What you need to do: Copy all lines that contain the word "where".
++++ Input for this task ++++
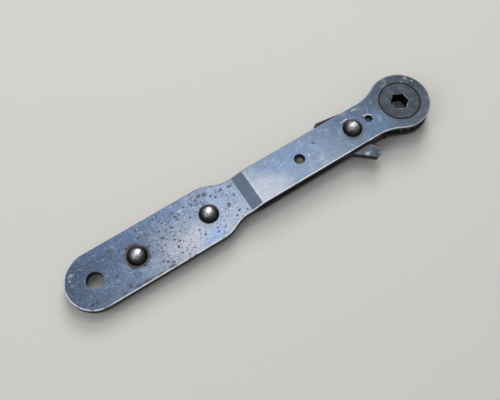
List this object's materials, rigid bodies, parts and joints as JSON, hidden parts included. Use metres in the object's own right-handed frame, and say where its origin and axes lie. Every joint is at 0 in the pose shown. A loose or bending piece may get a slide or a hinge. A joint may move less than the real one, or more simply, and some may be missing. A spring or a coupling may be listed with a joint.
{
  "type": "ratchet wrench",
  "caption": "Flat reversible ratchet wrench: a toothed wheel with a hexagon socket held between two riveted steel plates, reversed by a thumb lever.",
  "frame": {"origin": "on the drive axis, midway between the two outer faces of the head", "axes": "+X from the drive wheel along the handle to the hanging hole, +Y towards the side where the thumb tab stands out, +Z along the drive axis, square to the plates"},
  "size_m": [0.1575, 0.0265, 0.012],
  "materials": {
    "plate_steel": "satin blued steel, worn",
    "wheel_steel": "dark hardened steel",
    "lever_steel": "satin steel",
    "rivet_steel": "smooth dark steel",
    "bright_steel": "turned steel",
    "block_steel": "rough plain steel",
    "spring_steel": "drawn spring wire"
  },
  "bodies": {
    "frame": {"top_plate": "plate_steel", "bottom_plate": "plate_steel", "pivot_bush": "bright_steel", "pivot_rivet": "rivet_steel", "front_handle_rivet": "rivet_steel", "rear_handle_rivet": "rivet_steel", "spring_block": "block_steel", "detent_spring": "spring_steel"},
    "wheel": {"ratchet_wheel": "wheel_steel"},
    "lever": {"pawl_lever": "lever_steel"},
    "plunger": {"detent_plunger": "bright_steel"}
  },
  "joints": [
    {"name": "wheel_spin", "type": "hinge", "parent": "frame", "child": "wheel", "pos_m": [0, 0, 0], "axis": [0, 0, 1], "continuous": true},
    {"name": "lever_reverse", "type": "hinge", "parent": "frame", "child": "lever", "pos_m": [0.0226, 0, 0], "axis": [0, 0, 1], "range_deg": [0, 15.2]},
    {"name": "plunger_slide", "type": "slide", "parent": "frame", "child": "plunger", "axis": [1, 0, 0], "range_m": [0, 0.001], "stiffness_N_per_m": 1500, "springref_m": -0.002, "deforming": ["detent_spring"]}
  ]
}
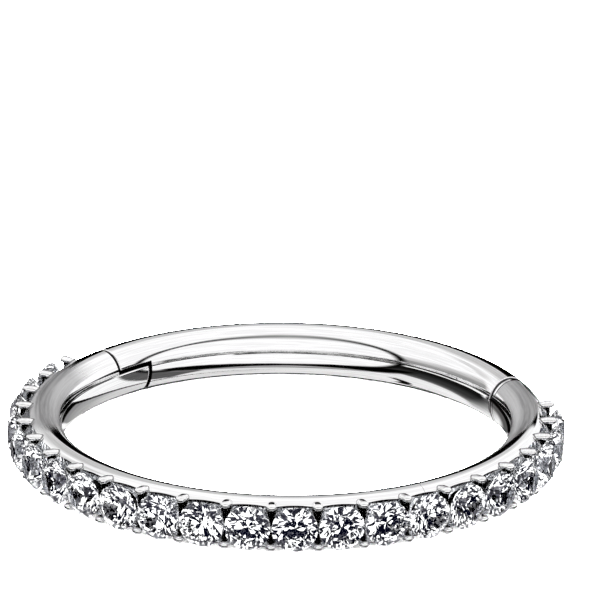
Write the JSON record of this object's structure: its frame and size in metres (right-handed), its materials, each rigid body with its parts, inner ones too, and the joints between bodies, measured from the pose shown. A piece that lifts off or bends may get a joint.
++++
Correct answer:
List this object's materials, rigid bodies, parts and joints as JSON, hidden parts included. Use metres in the object's own right-handed frame, and say where its origin and axes lie. Every joint is at 0 in the pose shown. A loose or bending piece may get a slide or a hinge. A joint may move less than the real one, or more simply, and some may be missing. A spring or a coupling may be listed with a joint.
  "frame": {"origin": "on the drive axis, midway between the two outer faces of the head", "axes": "+X from the drive wheel along the handle to the hanging hole, +Y towards the side where the thumb tab stands out, +Z along the drive axis, square to the plates"},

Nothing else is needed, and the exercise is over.